The analysis shows that public transport stops in central Warsaw are not randomly distributed. They form visible concentrations and transport corridors, especially in the central part of the study area. The 200-metre same-mode clustering procedure reduced the complexity of the original dataset while preserving the main spatial structure of the network.
The results are consistent with the literature. Florczak (2013) shows that GIS-based methods are useful for analysing spatial accessibility to public transport stops, while Nuworsoo (2011) emphasises that stop spacing involves a trade-off between walking accessibility and operational efficiency. In this project, dense stop areas and overlapping catchment zones suggest that spatial generalisation is a reasonable method for preparing a simplified but still representative dataset.
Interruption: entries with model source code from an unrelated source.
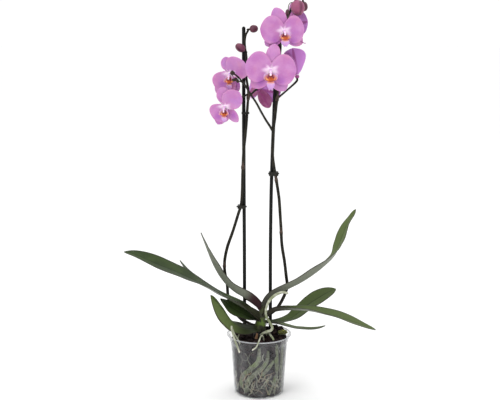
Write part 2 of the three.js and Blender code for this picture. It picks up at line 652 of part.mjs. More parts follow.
let medium = mediumBody();
Object.values(WALL_ROOTS).forEach((root) => { medium = medium.subtract(wallRoot(root, GAP)); });
Object.values(STAKES).forEach((path) => { medium = medium.subtract(stake(path, GAP)); });
Object.values(AERIAL_ROOTS).forEach((root) => { medium = medium.subtract(aerialRoot(root, GAP)); });
Object.values(TUFTS).forEach((spec) => { medium = medium.subtract(tuft(spec, GAP)); });
medium = medium.subtract(crown(GAP));

place(object, 'pot', pot(), 'clear_plastic');
place(object, 'growing_medium', whole(medium), 'growing_medium');
place(object, 'crown', crown(0), 'stem_base');
Object.entries(STAKES).forEach(([name, path]) => place(object, name, stake(path, 0), 'stake'));
Object.entries(WALL_ROOTS).forEach(([name, root]) => place(object, name, wallRoot(root, 0), 'root'));
Object.entries(AERIAL_ROOTS).forEach(([name, root]) => place(
  object, name, whole(aerialRoot(root, 0).subtract(crown(GAP))), 'root'));
Object.entries(TUFTS).forEach(([name, spec]) => place(object, name, tuft(spec, 0), spec.look));
Object.entries(LEAVES).forEach(([name, spec]) => {
  place(object, name, whole(leaf(spec).subtract(crown(GAP))), 'leaf');
});

place(object, 'spike_left',
  spike(SPIKE_LEFT, ['bud_left_1', 'bud_left_2'], ['bloom_4', 'bloom_6', 'bloom_7'], []), 'spike');
place(object, 'spike_right', spike(SPIKE_RIGHT, ['bud_right_1', 'bud_right_2', 'bud_right_3'],
  ['bloom_1', 'bloom_2', 'bloom_3', 'bloom_5'], sideBranch()), 'spike');
Object.entries(BUDS).forEach(([name, spec]) => place(object, name, bud(spec), 'bud'));
Object.entries(BLOOMS).forEach(([name, spec]) => bloom(name, spec));

const threads = {
  clip_left_lower: [stake(STAKES.stake_left, GAP), stem(SPIKE_LEFT.path, SPIKE_LEFT.radii, 5, 27, GAP)],
  clip_right: [stake(STAKES.stake_right, GAP), stem(SPIKE_RIGHT.path, SPIKE_RIGHT.radii, 5, 27, GAP)],
  tie_left_upper: [stake(STAKES.stake_left, GAP), stem(SPIKE_LEFT.path, SPIKE_LEFT.radii, 5, 27, GAP)],
};
Object.entries(CLIPS).forEach(([name, spec]) => place(object, name, clip(spec, threads[name]), 'clip'));

export default object;
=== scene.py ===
import math
import random

import bpy
import numpy as np
from mathutils import Matrix


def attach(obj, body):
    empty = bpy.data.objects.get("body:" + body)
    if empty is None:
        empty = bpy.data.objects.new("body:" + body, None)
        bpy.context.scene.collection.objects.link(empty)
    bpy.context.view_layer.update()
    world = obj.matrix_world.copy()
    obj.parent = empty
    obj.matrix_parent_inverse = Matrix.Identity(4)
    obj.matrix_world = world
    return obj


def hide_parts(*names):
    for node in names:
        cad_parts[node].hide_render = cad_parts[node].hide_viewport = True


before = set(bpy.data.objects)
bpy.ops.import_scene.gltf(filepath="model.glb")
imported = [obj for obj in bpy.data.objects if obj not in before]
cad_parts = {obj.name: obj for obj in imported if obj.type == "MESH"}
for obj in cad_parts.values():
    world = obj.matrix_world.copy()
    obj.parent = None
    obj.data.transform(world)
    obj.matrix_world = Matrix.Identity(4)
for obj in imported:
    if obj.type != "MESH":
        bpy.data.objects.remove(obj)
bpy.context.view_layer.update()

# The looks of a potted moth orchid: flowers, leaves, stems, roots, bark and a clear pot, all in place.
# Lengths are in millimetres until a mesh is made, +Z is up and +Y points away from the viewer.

MM = 0.001
GAP = 0.3

POT = {
    "height": 112,
    "baseRadius": 45.5,
    "neckRadius": 52.5,  # where the plain wall ends and the collar flares
    "neckHeight": 97,
    "collarRadius": 57,
    "rimRadius": 60,
    "wall": 1.2,
    "floor": 1.6,
    "notches": 8,
    "notchWidth": 9,
    "notchHeight": 4,
}

MEDIUM = {"bottom": 2, "level": 102, "chunk": 3.2, "heap": 13, "gap": 2.4}
ROOT_GAP = 0.7  # from the wall roots to the wall's rounded inside
CROWN = {
    "path": [[0, 1, 92], [1, 1, 112], [3, 0, 132], [6, -1, 150], [8, -2, 163]],
    "radii": [12, 12, 10, 8, 4],
}

STAKE_RADIUS = 3.2
STAKES = {
    "stake_left": [[-27, 18, 12], [-27, 18, 230], [-28, 18, 451], [-28, 18, 668]],
    "stake_right": [[22, 18, 12], [21, 18, 190], [21, 18, 285], [22, 18, 378], [24, 18, 451], [26, 18, 506],
        [28, 18, 560], [33, 18, 622], [35, 18, 644]],
}

CLIP_NODES = ["clip_left_lower", "clip_right", "tie_left_upper"]

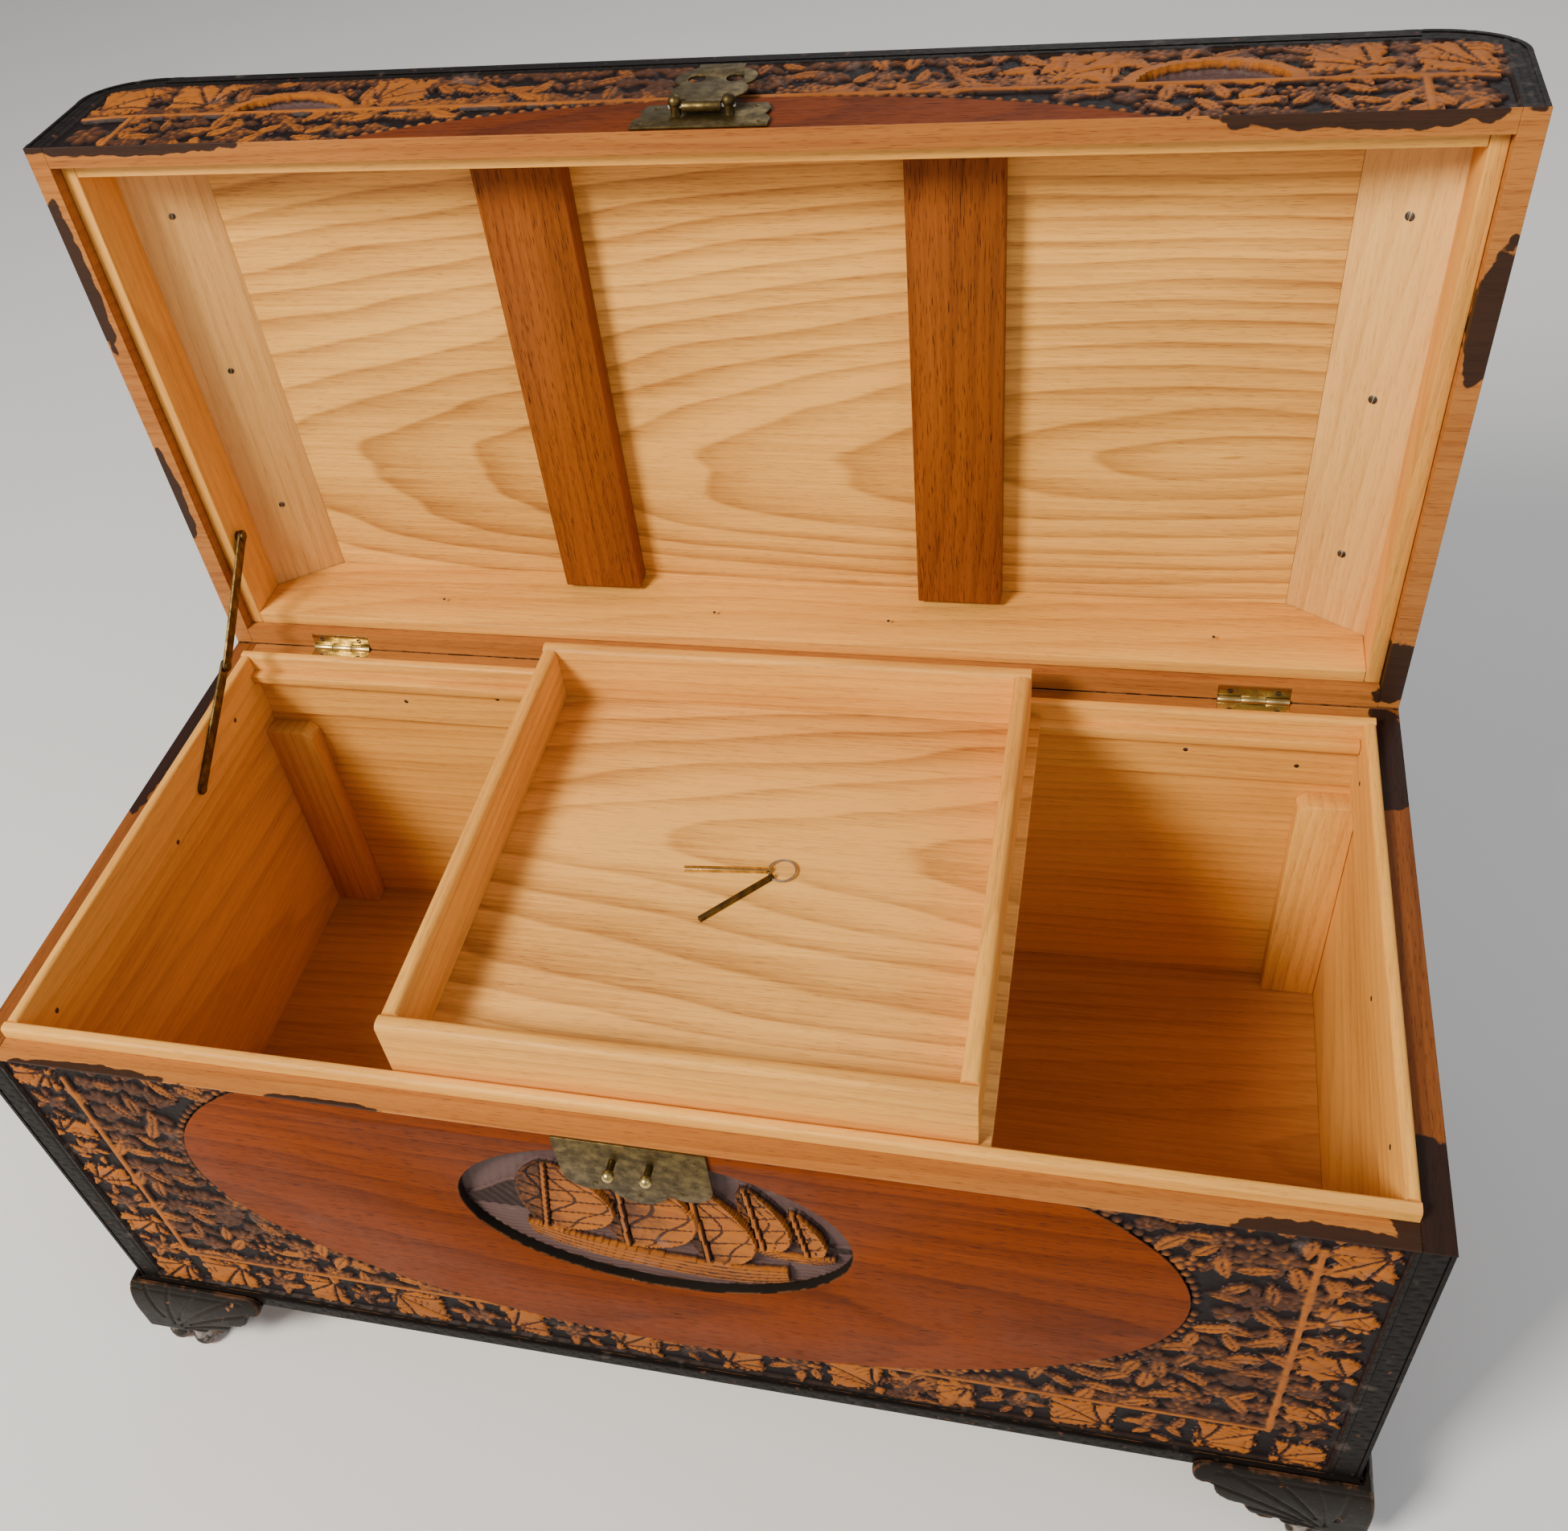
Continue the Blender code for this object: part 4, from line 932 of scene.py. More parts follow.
def end_of_chest(side, node):
    low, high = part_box(node)
    name = node.rsplit("_", 1)[1]
    top = rim - RIM_CAP
    outer = side * half_width
    skin = outer - side * SHEET_BACK
    inner = low.x if side > 0 else high.x
    at = Face((outer, chest_y, 0), (0, 0, 1), (side, 0, 0)).at
    relief = Relief((-half_depth, half_depth), (low.z, top), 0.0018)
    edge = half_depth - EDGE_BAND
    rods = (edge - 0.048,) * 3
    carved_panel(relief, END_FIELD, rods, 0.005, edge, base + FRONT_ROD_Z + 0.005, (7, 7), 20 + side)
    mesh = relief_mesh(f"end_carving_{name}", relief, at, ellipse=END_FIELD)
    new_piece(f"end_carving_{name}", mesh, carving, "chest_body", [node])
    plate = plate_mesh(f"end_oval_{name}", oval_outline(END_FIELD, highest=top), at)
    oval_piece(f"end_oval_{name}", plate, at, "chest_body", end_field_wood)
    x0, x1 = sorted((inner, skin))
    deep = half_depth - SHEET_BACK
    banded_edges(f"end_edge_{name}", (x0, front_y, low.z), (x1, back_y, top), ((1, -1), (1, 1)))
    core_low, core_high = (x0, chest_y - deep, low.z), (x1, chest_y + deep, top)
    block_piece(f"end_core_{name}", core_low, core_high, CAMPHOR["deep"])
    block_piece(f"end_rim_{name}", (low.x, low.y, top), high, side_rim, bevel=CAP_BEVEL)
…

However, the results should be treated as exploratory. The analysis uses Euclidean buffers rather than real pedestrian network distances. A more advanced version of the study should include pedestrian paths, population data, employment density or service frequency.
Florczak, M. (2013). GIS jako narzędzie badania dostępności przestrzennej transportu zbiorowego. Transport Miejski i Regionalny, 5.
Nuworsoo, C. (2011). Guidelines for Transit Bus Stop Spacing: Improving Accessibility and Performance. California Polytechnic State University, San Luis Obispo.